Ma noi un po` piu` cresciutelli come e cosa “tifiamo’? Qual’e` la nostra squadra? Riusciamo ad accettare quelli della “squadra avversaria”? e mi riferisco alla “squadra” che e` la famiglia, qualsiasi gruppo di appartenenza, gruppo ricreativo o religioso, appartenenza politica o sociale. Sappiamo riconoscere di avere dei confini (di formazione intellettuale, culturale, politica, religiosa) e che queste frontiere vanno superate? C’e` l’accettazione del limite e la volonta` di un suo superamento?
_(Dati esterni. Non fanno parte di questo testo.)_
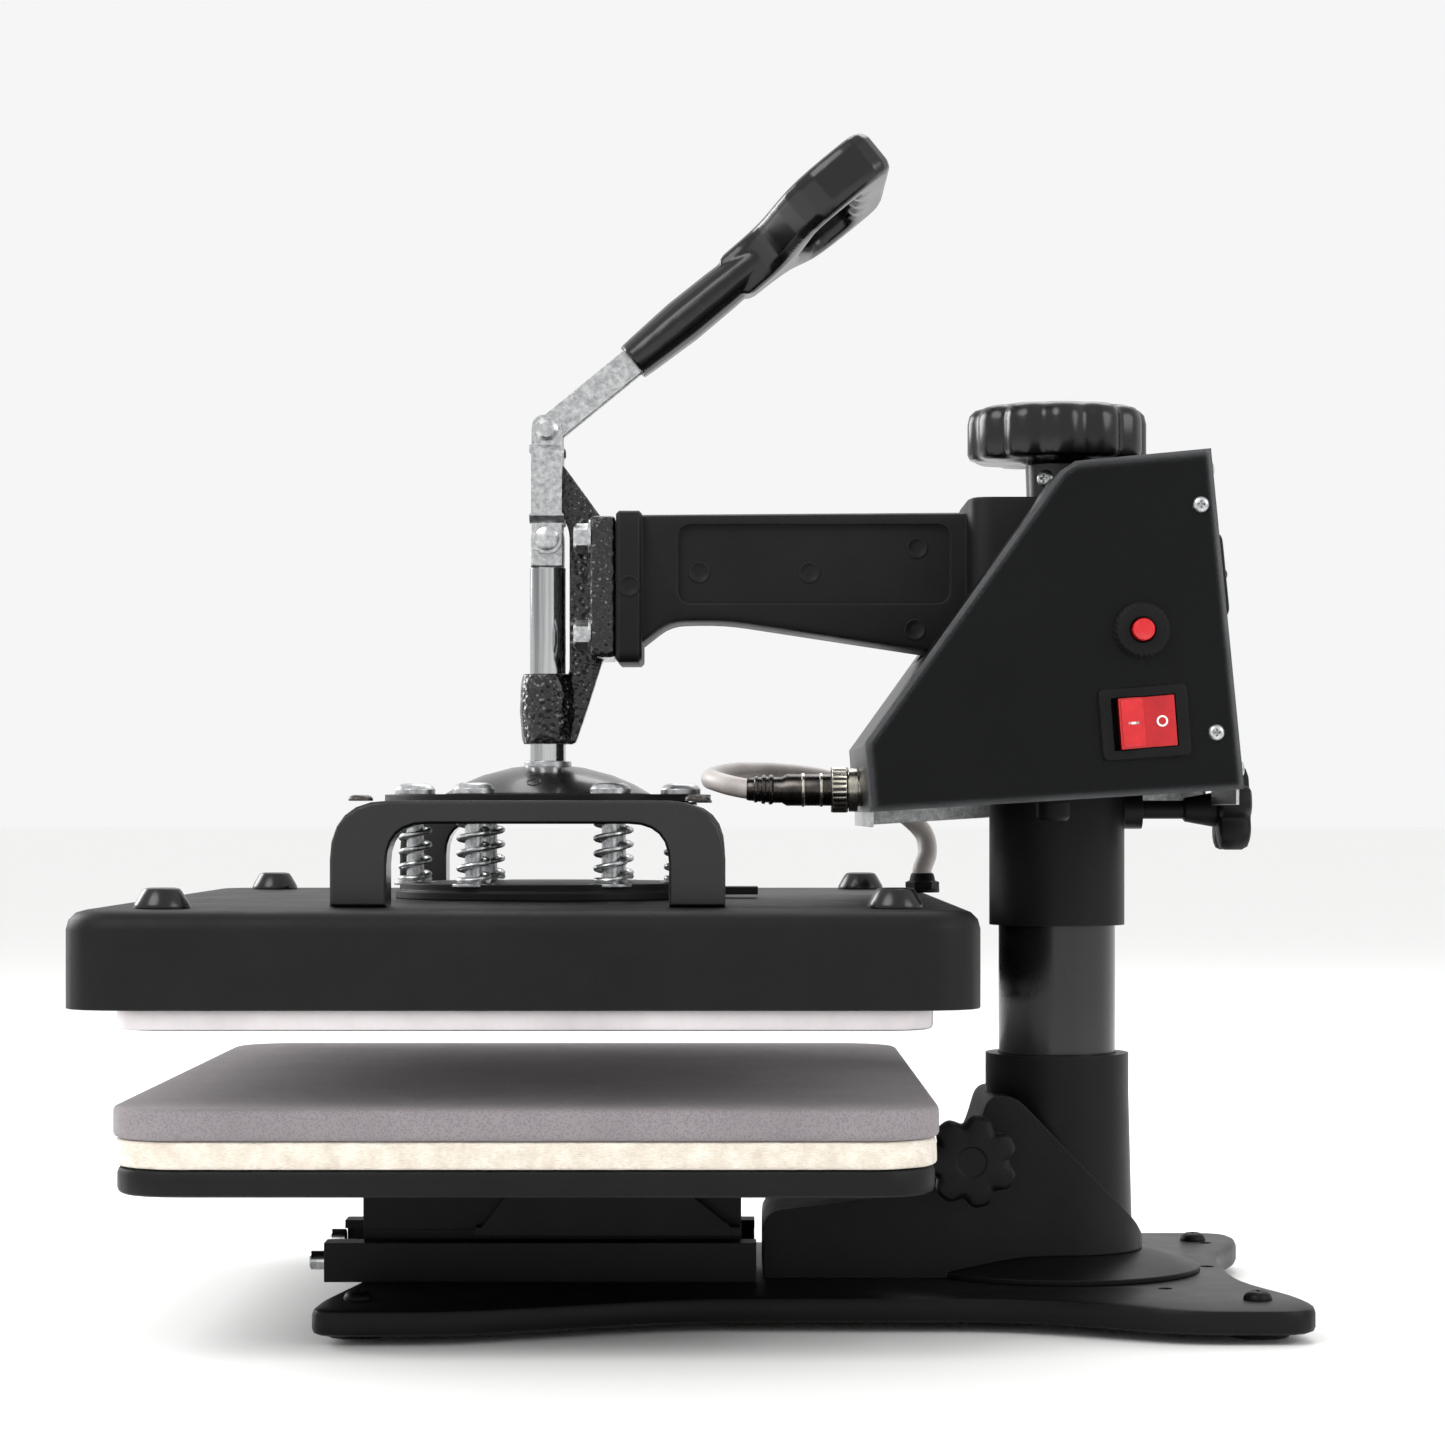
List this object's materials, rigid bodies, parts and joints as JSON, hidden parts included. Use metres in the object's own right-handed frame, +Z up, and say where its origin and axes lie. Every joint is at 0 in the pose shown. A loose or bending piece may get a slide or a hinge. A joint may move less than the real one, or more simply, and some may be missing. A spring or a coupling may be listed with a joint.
{
  "type": "swing-away heat press",
  "caption": "Swing-away heat press: a toggle lever drives a spring-mounted hot plate down on a padded table; the arm pivots on a post and carries the control box.",
  "frame": {"origin": "middle of the footprint, on the surface that the rubber feet stand on", "axes": "+Z up; -X towards the operator and the padded table, +X towards the post and the display; +Y to the far side"},
  "size_m": [0.4666, 0.413, 0.4776],
  "materials": {
    "black_powder_coat": "fine textured powder coat",
    "black_hammer_coat": "glossy hammered enamel",
    "rubber": "matt",
    "cream_felt": "needled heat-resistant felt",
    "grey_silicone": "closed-cell silicone sponge",
    "bronze": "oiled sintered bronze",
    "zinc_steel": "zinc plated",
    "chrome_steel": "hard chrome",
    "nickel_connector": "satin nickel",
    "gunmetal": "dark nickel",
    "moulded_black": "moulded black plastic",
    "red_plastic": "translucent red",
    "cast_aluminium": "machined casting",
    "mineral_fibre": "ceramic fibre mat",
    "grey_sheath": "satin cable sheath"
  },
  "bodies": {
    "base": {"base_plate": "black_powder_coat", "rubber_foot_1": "rubber", "rubber_foot_2": "rubber", "rubber_foot_3": "rubber", "rubber_foot_4": "rubber", "post_socket": "black_powder_coat", "post_tube": "black_powder_coat", "post_brace": "black_powder_coat", "slide_rail": "black_powder_coat"},
    "post_lock": {"post_lock_knob": "moulded_black"},
    "table": {"carriage": "black_powder_coat", "lower_platen": "black_powder_coat", "felt_pad": "cream_felt", "silicone_pad": "grey_silicone"},
    "swing": {"post_bushing": "bronze"},
    "arm": {"arm_casting": "black_powder_coat", "hub_sleeve": "black_powder_coat", "guide_bracket": "black_hammer_coat", "guide_bushing": "bronze", "pivot_pin": "zinc_steel", "control_box_cover": "black_powder_coat", "control_box_chassis": "black_powder_coat", "display_unit": "moulded_black", "switch_body": "moulded_black", "breaker_body": "moulded_black", "panel_socket": "nickel_connector", "lead_plug": "gunmetal", "mains_gland": "moulded_black", "solid_state_relay": "moulded_black", "heater_lead": "grey_sheath"},
    "pressure": {"pressure_knob": "moulded_black", "pressure_screw": "zinc_steel"},
    "swing_lock": {"swing_lock_knob": "moulded_black"},
    "rocker": {"rocker_switch": "red_plastic"},
    "reset": {"reset_button": "red_plastic"},
    "key_1": {"display_key_1": "moulded_black"},
    "key_2": {"display_key_2": "moulded_black"},
    "key_3": {"display_key_3": "moulded_black"},
    "plunger": {"plunger_rod": "chrome_steel", "plunger_clevis": "zinc_steel", "dome_cap": "moulded_black", "top_plate": "black_powder_coat"},
    "link": {"link_strap_near": "zinc_steel", "link_strap_far": "zinc_steel", "link_pin": "zinc_steel"},
    "handle": {"handle_fork": "zinc_steel", "handle_grip": "moulded_black"},
    "platen": {"heat_housing": "black_powder_coat", "heating_plate": "cast_aluminium", "insulation": "mineral_fibre", "carry_handle_near": "black_powder_coat", "carry_handle_far": "black_powder_coat", "spring_plate": "black_powder_coat", "spring_1": "zinc_steel", "spring_2": "zinc_steel", "spring_3": "zinc_steel", "spring_4": "zinc_steel", "spring_5": "zinc_steel", "spring_6": "zinc_steel", "lead_gland": "moulded_black"}
  },
  "joints": [
    {"name": "table_slide", "type": "slide", "parent": "base", "child": "table", "axis": [-1, 0, 0], "range_m": [0, 0.07]},
    {"name": "post_lock_turn", "type": "hinge", "parent": "base", "child": "post_lock", "pos_m": [0.10465, -0.058, 0.064], "axis": [0, -1, 0], "range_deg": [-180, 180]},
    {"name": "arm_swing", "type": "hinge", "parent": "base", "child": "swing", "pos_m": [0.14425, 0, 0.204], "axis": [0, 0, 1], "range_deg": [-180, 180]},
    {"name": "arm_lift", "type": "slide", "parent": "swing", "child": "arm", "axis": [0, 0, 1], "range_m": [0, 0.00414]},
    {"name": "pressure_turn", "type": "hinge", "parent": "arm", "child": "pressure", "pos_m": [0.14425, 0, 0.359], "axis": [0, 0, 1], "range_deg": [0, 720]},
    {"name": "swing_lock_turn", "type": "hinge", "parent": "arm", "child": "swing_lock", "pos_m": [0.20425, 0, 0.204], "axis": [1, 0, 0], "range_deg": [-180, 180]},
    {"name": "handle_turn", "type": "hinge", "parent": "arm", "child": "handle", "pos_m": [-0.06675, 0, 0.3435], "axis": [0, -1, 0], "range_deg": [0, 165]},
    {"name": "plunger_slide", "type": "slide", "parent": "arm", "child": "plunger", "axis": [0, 0, -1], "range_m": [0, 0.0335]},
    {"name": "link_swing", "type": "hinge", "parent": "plunger", "child": "link", "pos_m": [-0.06675, 0, 0.3157], "axis": [0, -1, 0], "range_deg": [0, 5.7]},
    {"name": "platen_float", "type": "slide", "parent": "plunger", "child": "platen", "axis": [0, 0, 1], "range_m": [0, 0.0053], "deforming": ["spring_1", "spring_2", "spring_3", "spring_4", "spring_5", "spring_6"]},
    {"name": "rocker_tip", "type": "hinge", "parent": "arm", "child": "rocker", "pos_m": [0.17025, -0.0846, 0.238], "axis": [-0.0785, 0, 0.9969], "range_deg": [-16, 0]},
    {"name": "reset_press", "type": "slide", "parent": "arm", "child": "reset", "axis": [0, 1, 0], "range_m": [0, 0.0025], "stiffness_N_per_m": 300},
    {"name": "key_1_press", "type": "slide", "parent": "arm", "child": "key_1", "axis": [-0.9953, 0, -0.0973], "range_m": [0, 0.0009], "stiffness_N_per_m": 300},
    {"name": "key_2_press", "type": "slide", "parent": "arm", "child": "key_2", "axis": [-0.9953, 0, -0.0973], "range_m": [0, 0.0009], "stiffness_N_per_m": 300},
    {"name": "key_3_press", "type": "slide", "parent": "arm", "child": "key_3", "axis": [-0.9953, 0, -0.0973], "range_m": [0, 0.0009], "stiffness_N_per_m": 300}
  ],
  "couplings": [
    {"joint": "arm_lift", "follows": "pressure_turn", "m_per_rad": 0.00031831},
    {"joint": "plunger_slide", "follows": "handle_turn", "m_per_rad": 0.011598},
    {"joint": "link_swing", "follows": "handle_turn", "ratio": 0.034206},
    {"joint": "platen_float", "follows": "handle_turn", "m_per_rad": 0.0018057}
  ]
}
Ecco dove sta l’oltre confine, l’andare oltre; non e` questo forse essere missionari?
Vi sono infatti confini meno evidenti di quel 38 parallelo che taglia in due una nazione come la Corea, eppure piu` difficili da affrontare e superare. Chi e` dunque il missionario?
Quelle piccole vicende che non riempono certo le prime pagine dei giornali, ma le nostre giornate si`: incontri, piccole gelosie, conflitti in ambito familiare e con il compagno di ufficio, quei silenzi che occupano troppo spazio.. ( aggiungere qui a piacere, secondo la propria esperienza), tutto questo e` il confine, la frontiera, il limite.
Ed ogni qual volta con pazienza e perseveranza si cerca di andare oltre, nel superare il confine e` allora, si` proprio allora che si e` missionari. Quando quelle piccole forme di ostilita` vogliono essere occasione di possibile ospitalita`, e` allora che la nostra vocazione e` missionaria.
Tra le tante possibili domande , ti chiedo di accogliere questa ultima: “ Ma tu di che squadra sei?”                                                                                  
firmato
                                                                                 Un tifoso,  non ultras

2 comments:

giovannizevola said...

Una riflessione sul senso del nostro essere missionari nel quotidiano

Pasquale Castrilli said...

Grazie Giovanni. Quest'anno cominciavo a preoccuparmi perché non arrivava la 'famosa' lettera dell'ottobre missionario.
Sono convinto insieme a te di quanto sia esigente e liberante superare le frontiere.